[Lines of data]
-- START --
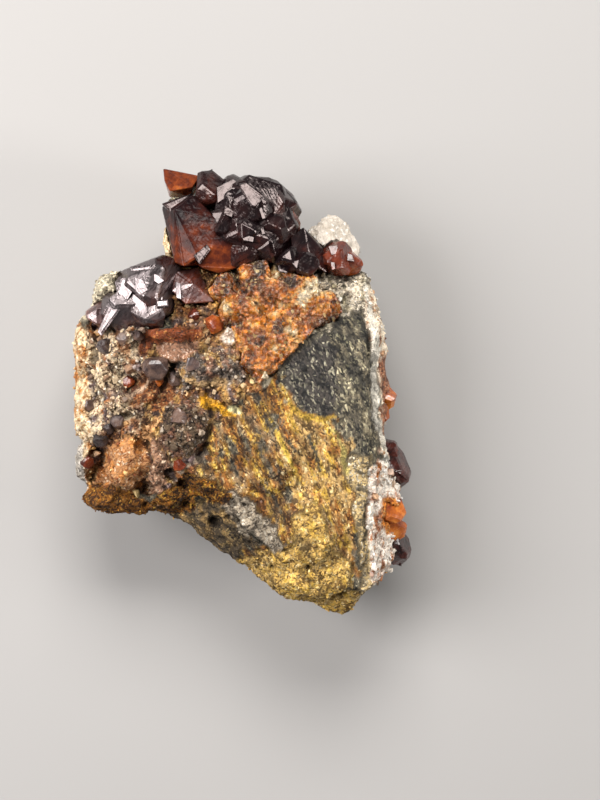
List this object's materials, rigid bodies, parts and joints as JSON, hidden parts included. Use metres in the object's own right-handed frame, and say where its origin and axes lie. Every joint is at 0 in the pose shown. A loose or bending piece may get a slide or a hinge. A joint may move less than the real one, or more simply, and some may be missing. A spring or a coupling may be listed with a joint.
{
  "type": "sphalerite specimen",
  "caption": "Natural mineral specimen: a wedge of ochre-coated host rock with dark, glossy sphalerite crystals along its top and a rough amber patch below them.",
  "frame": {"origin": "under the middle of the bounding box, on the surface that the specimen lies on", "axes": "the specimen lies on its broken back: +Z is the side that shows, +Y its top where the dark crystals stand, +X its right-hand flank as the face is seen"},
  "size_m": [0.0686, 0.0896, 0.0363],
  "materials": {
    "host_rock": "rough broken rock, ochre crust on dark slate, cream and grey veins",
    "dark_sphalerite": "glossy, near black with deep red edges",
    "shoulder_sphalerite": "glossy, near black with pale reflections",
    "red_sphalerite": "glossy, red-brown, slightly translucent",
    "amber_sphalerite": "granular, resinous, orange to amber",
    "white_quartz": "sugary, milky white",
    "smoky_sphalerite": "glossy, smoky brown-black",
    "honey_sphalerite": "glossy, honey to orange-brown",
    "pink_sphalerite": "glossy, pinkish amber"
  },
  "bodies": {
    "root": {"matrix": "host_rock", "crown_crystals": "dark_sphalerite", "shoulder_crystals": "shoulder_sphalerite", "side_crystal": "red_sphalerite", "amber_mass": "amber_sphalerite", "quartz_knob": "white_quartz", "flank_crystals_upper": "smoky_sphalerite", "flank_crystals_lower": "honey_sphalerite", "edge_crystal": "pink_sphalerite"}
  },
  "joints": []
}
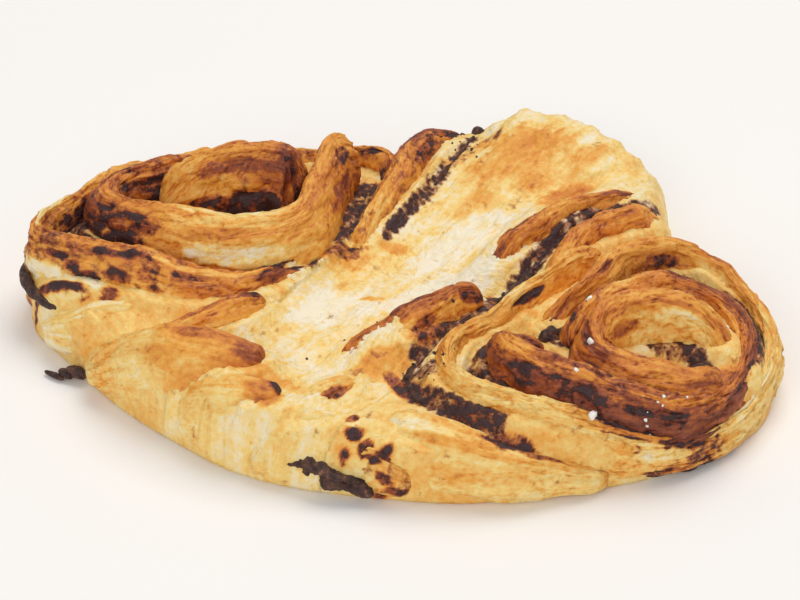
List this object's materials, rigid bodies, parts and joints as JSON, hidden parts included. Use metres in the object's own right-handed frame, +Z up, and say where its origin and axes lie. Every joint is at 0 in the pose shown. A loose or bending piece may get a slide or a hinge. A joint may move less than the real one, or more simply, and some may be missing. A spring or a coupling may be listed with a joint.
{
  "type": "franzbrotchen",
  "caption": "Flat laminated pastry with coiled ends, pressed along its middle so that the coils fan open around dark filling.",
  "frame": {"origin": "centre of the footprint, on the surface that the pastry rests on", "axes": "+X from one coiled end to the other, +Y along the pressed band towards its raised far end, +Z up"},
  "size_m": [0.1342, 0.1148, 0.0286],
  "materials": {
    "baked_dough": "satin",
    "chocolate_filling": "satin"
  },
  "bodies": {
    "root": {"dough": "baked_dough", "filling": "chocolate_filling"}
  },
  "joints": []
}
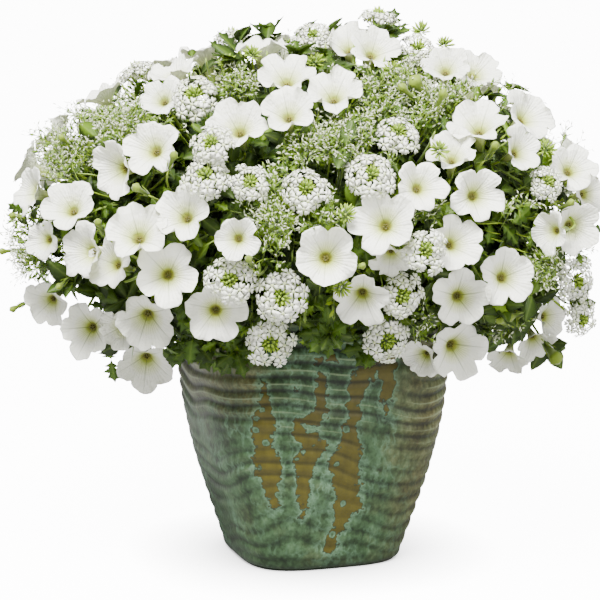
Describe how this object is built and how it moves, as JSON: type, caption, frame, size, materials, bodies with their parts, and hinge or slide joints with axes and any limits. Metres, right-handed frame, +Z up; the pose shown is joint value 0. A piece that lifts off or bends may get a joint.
-- END --
Print the material once more, exactly.

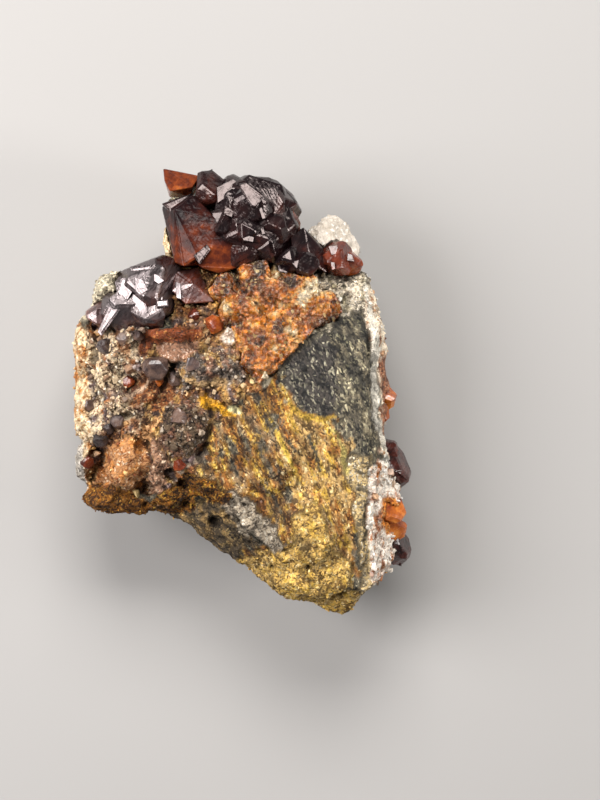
List this object's materials, rigid bodies, parts and joints as JSON, hidden parts included. Use metres in the object's own right-handed frame, and say where its origin and axes lie. Every joint is at 0 in the pose shown. A loose or bending piece may get a slide or a hinge. A joint may move less than the real one, or more simply, and some may be missing. A spring or a coupling may be listed with a joint.
{
  "type": "sphalerite specimen",
  "caption": "Natural mineral specimen: a wedge of ochre-coated host rock with dark, glossy sphalerite crystals along its top and a rough amber patch below them.",
  "frame": {"origin": "under the middle of the bounding box, on the surface that the specimen lies on", "axes": "the specimen lies on its broken back: +Z is the side that shows, +Y its top where the dark crystals stand, +X its right-hand flank as the face is seen"},
  "size_m": [0.0686, 0.0896, 0.0363],
  "materials": {
    "host_rock": "rough broken rock, ochre crust on dark slate, cream and grey veins",
    "dark_sphalerite": "glossy, near black with deep red edges",
    "shoulder_sphalerite": "glossy, near black with pale reflections",
    "red_sphalerite": "glossy, red-brown, slightly translucent",
    "amber_sphalerite": "granular, resinous, orange to amber",
    "white_quartz": "sugary, milky white",
    "smoky_sphalerite": "glossy, smoky brown-black",
    "honey_sphalerite": "glossy, honey to orange-brown",
    "pink_sphalerite": "glossy, pinkish amber"
  },
  "bodies": {
    "root": {"matrix": "host_rock", "crown_crystals": "dark_sphalerite", "shoulder_crystals": "shoulder_sphalerite", "side_crystal": "red_sphalerite", "amber_mass": "amber_sphalerite", "quartz_knob": "white_quartz", "flank_crystals_upper": "smoky_sphalerite", "flank_crystals_lower": "honey_sphalerite", "edge_crystal": "pink_sphalerite"}
  },
  "joints": []
}
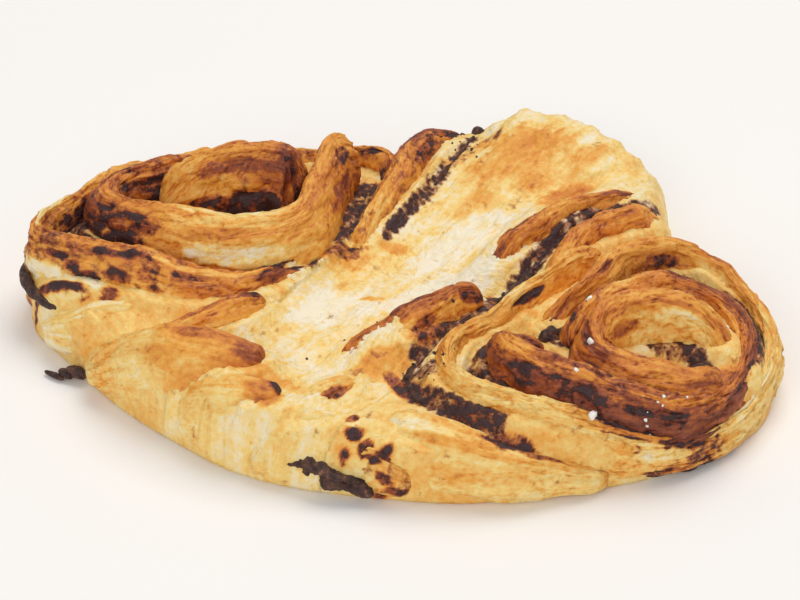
List this object's materials, rigid bodies, parts and joints as JSON, hidden parts included. Use metres in the object's own right-handed frame, +Z up, and say where its origin and axes lie. Every joint is at 0 in the pose shown. A loose or bending piece may get a slide or a hinge. A joint may move less than the real one, or more simply, and some may be missing. A spring or a coupling may be listed with a joint.
{
  "type": "franzbrotchen",
  "caption": "Flat laminated pastry with coiled ends, pressed along its middle so that the coils fan open around dark filling.",
  "frame": {"origin": "centre of the footprint, on the surface that the pastry rests on", "axes": "+X from one coiled end to the other, +Y along the pressed band towards its raised far end, +Z up"},
  "size_m": [0.1342, 0.1148, 0.0286],
  "materials": {
    "baked_dough": "satin",
    "chocolate_filling": "satin"
  },
  "bodies": {
    "root": {"dough": "baked_dough", "filling": "chocolate_filling"}
  },
  "joints": []
}
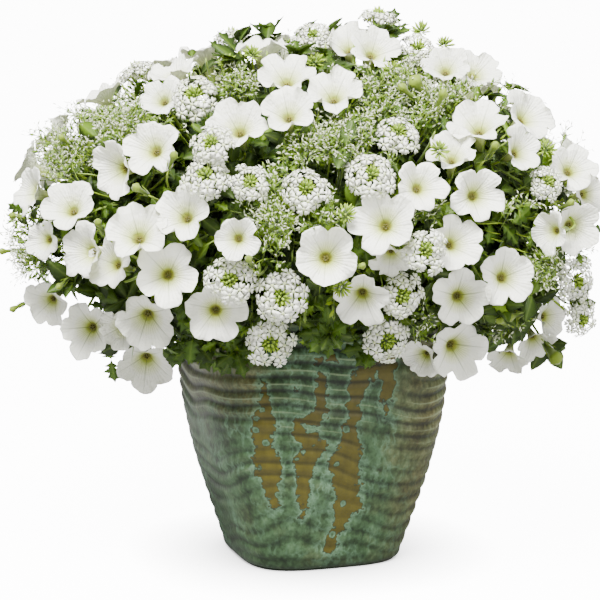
Describe how this object is built and how it moves, as JSON: type, caption, frame, size, materials, bodies with their parts, and hinge or slide joints with axes and any limits. Metres, right-handed frame, +Z up; the pose shown is joint value 0. A piece that lifts off or bends may get a joint.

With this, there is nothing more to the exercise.